September 10, 2020
In late March, Michael Hurt’s wife, Melissa, rushed him to Cheyenne Regional Medical Center’s (CRMC) emergency department with a 104-degree fever. “I was so hot, my pillow was drenched with sweat,” said the 60-year-old Cheyenne resident. “And it felt like I had a double eye infection—they were both pink and itchy.”
Michael was diagnosed with COVID-19 and admitted to CRMC’s intensive care unit (ICU). Lab tests confirmed the diagnosis.
Within a couple of days, Michael’s condition had deteriorated to the point that he had to be put on a ventilator to help him breath.

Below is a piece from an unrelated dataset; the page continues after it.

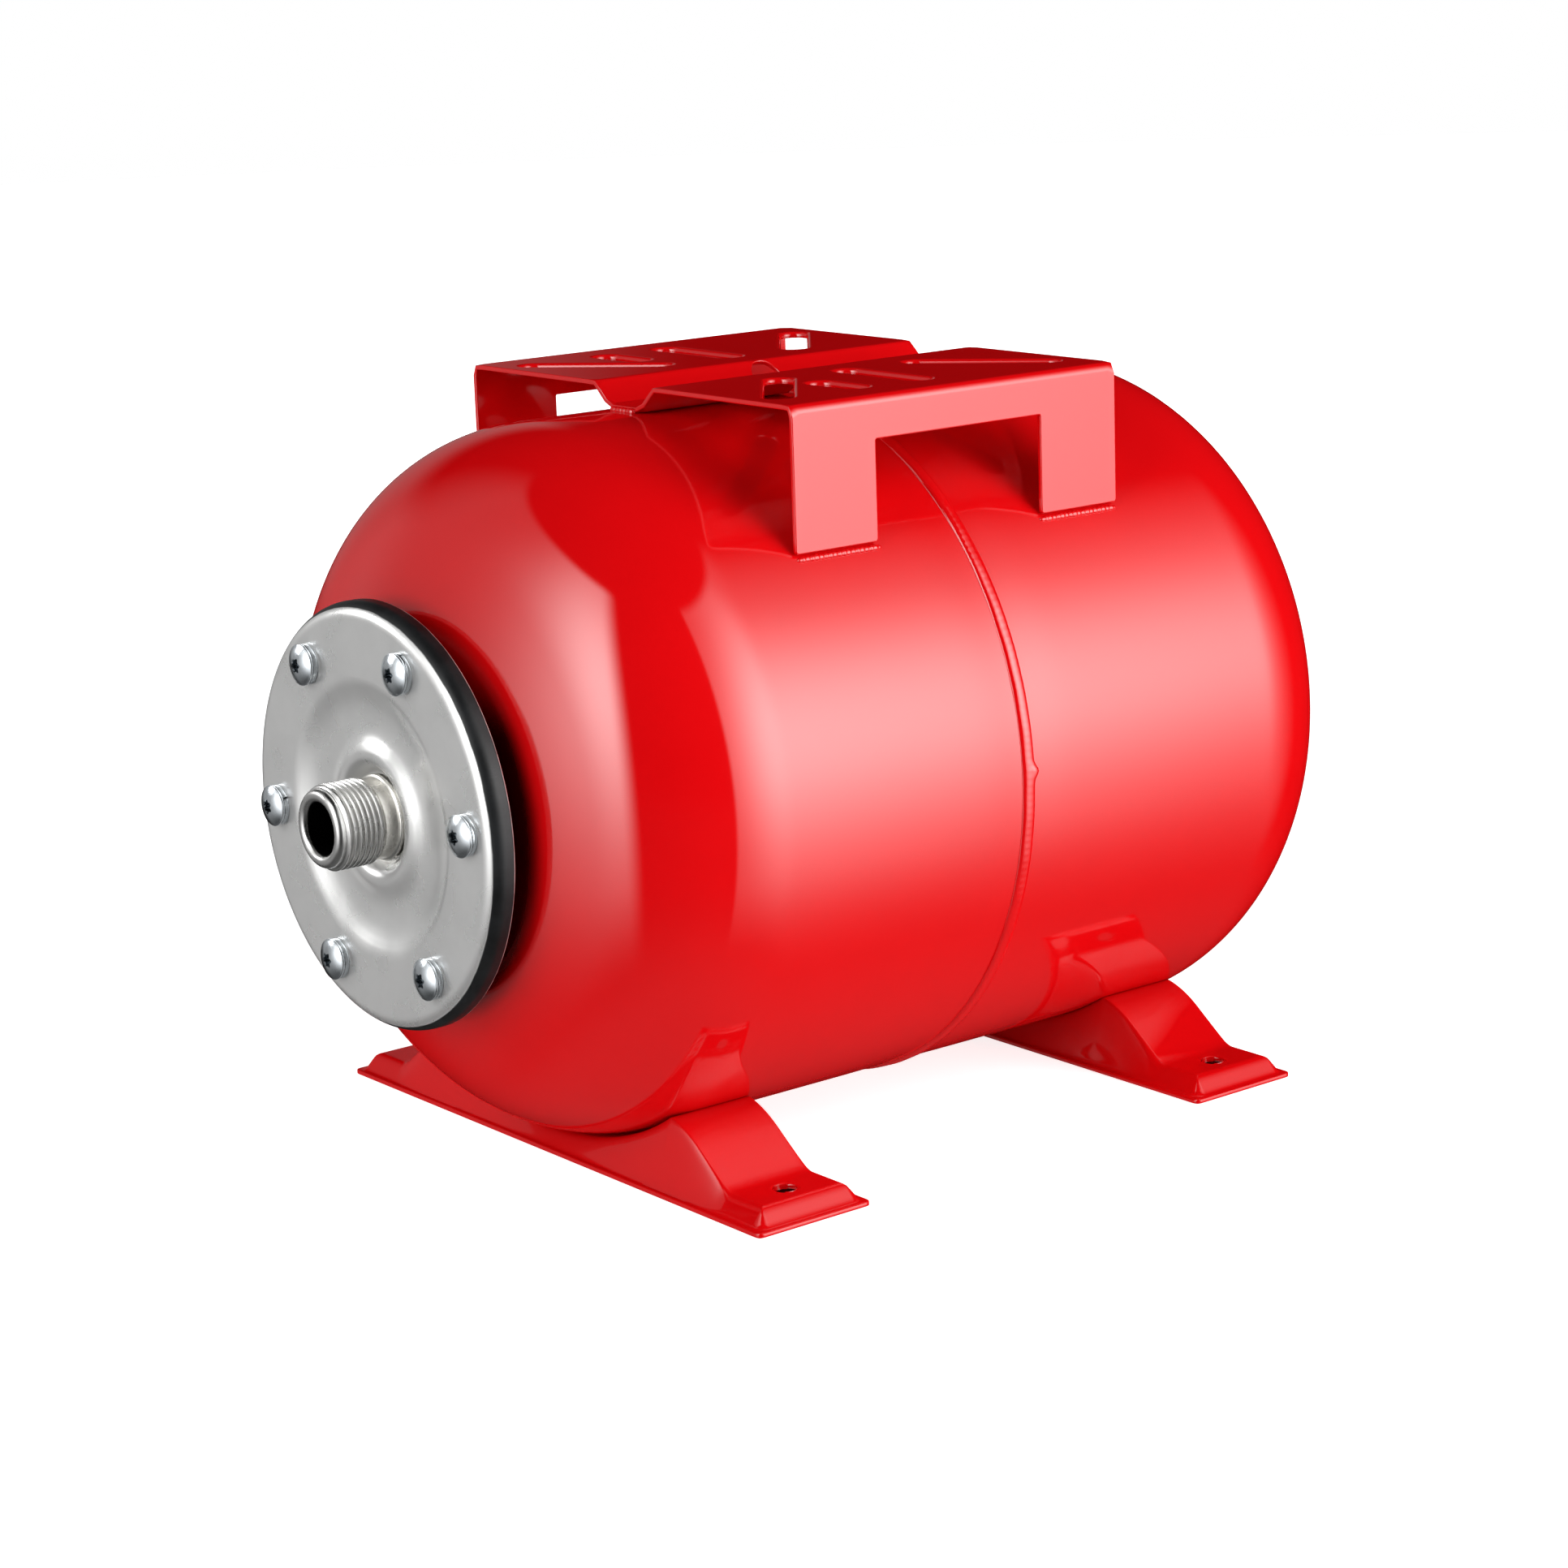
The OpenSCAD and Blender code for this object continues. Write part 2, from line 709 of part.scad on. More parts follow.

“I was on a ventilator for 10 days. I don’t remember any of it, but Melissa does. Things got really bad there for a while,” he said. “At one point they had to ask Melissa what my end-of-life wishes were.”
Due to what Michael and Melissa both called “an incredible group of ICU doctors and nurses,” Michael’s condition slowly began to improve. “They knew they had to prepare my wife and family for the worst, but they never gave up on me,” Michael said. “They did everything they could to save me.”
After about two weeks in the ICU, Michael was transferred to CRMC’s inpatient COVID-19 unit to be sure his health continued to improve. “I was so weak when I got there. I couldn’t lift a plastic cup with ice in it,” he said.
‘Simple things’ mean a lot
Over time, Michael was able to get up and walk around his room. Michael said he was especially happy when he was finally able to take over his own personal hygiene.
“It had been several weeks since I’d been able to take an actual shower,” Michael recalled. “It was such a relief to be able to do that on my own. You don’t realize how much simple things, like washing your hair, really mean until you can’t do them anymore.”
Michael wanted to thank the CRMC nurse who stayed late to be sure he was safe taking a shower. “She was supposed to go home but stayed so that I could do this one thing. It really meant a lot.”
Michael also remembered another “small but important” kindness: “I was still testing positive for COVID-19 so couldn’t leave my hospital room, and my family couldn’t visit in person. But they could bring me diet Pepsi, which I had been missing. The staff made sure I got that diet Pepsi as soon as it got there and that I had a cup of ice to pour it into.”
For their kindness and compassion, Michael nominated several of his nurses and a physical therapist for a DAISY award, which is given to CRMC nursing staff that provides outstanding patient care. “I can’t thank them enough for everything they did,” Michael said.
CRMC doctors and nurses went ‘above and beyond’
Melissa also wanted to thank the doctors and nurses who cared for Michael, especially when his life hung in the balance in those early days: “COVID-19 is very scary! And one of the scariest parts is the unknown. One of Michael’s ICU doctors told me that they were keeping in contact with some of their colleagues in New York to know what to expect from their COVID patients from day to day. Michael’s doctors and nurses went above and beyond to make sure he received the very best care. They saved Michael’s life.”
Michael was finally able to go home in late April. He was still testing positive for COVID-19 so was quarantined at home, along with Melissa and their family. “It was so good to be back home,” he said. “I really wanted to hug my wife and kids and grandchild, but that had to wait until I was no longer positive for the virus.”
Within just a couple of days, Michael started home-based physical therapy, occupational therapy and skilled nursing to help him regain his strength. “The therapy wasn’t much fun, because I was so weak,” he said. “But I’m glad now that I did it.”
COVID-19 is ‘bad news’
Today Michael is able to get around on his own and is also back at work. But he still tires easily, and his heart “races all the time,” he said, even when he’s being still. Michael said his doctors think this new heart condition is likely linked to him having COVID-19.
Given that people who’ve had the novel coronavirus could possibly catch it again, Michael is extremely cautious when he’s at work or out in public.
“I wear a face mask when I’m out, and I tell everyone else to wear one, too,” he said. He also washes his hands a lot and stays apart from other people as much as he can.
“This virus is bad news,” Michael said, reflecting on all that he and his family have been through over the past few months. “I wouldn’t wish it on my worst enemy.”
As for Melissa, she wanted the staff and providers at the hospital and its Home Care service to know how much she appreciates them: “Everyone at CRMC is doing the best they can during these hard times. I am very grateful for everything that they have done for Michael and for me and our family.”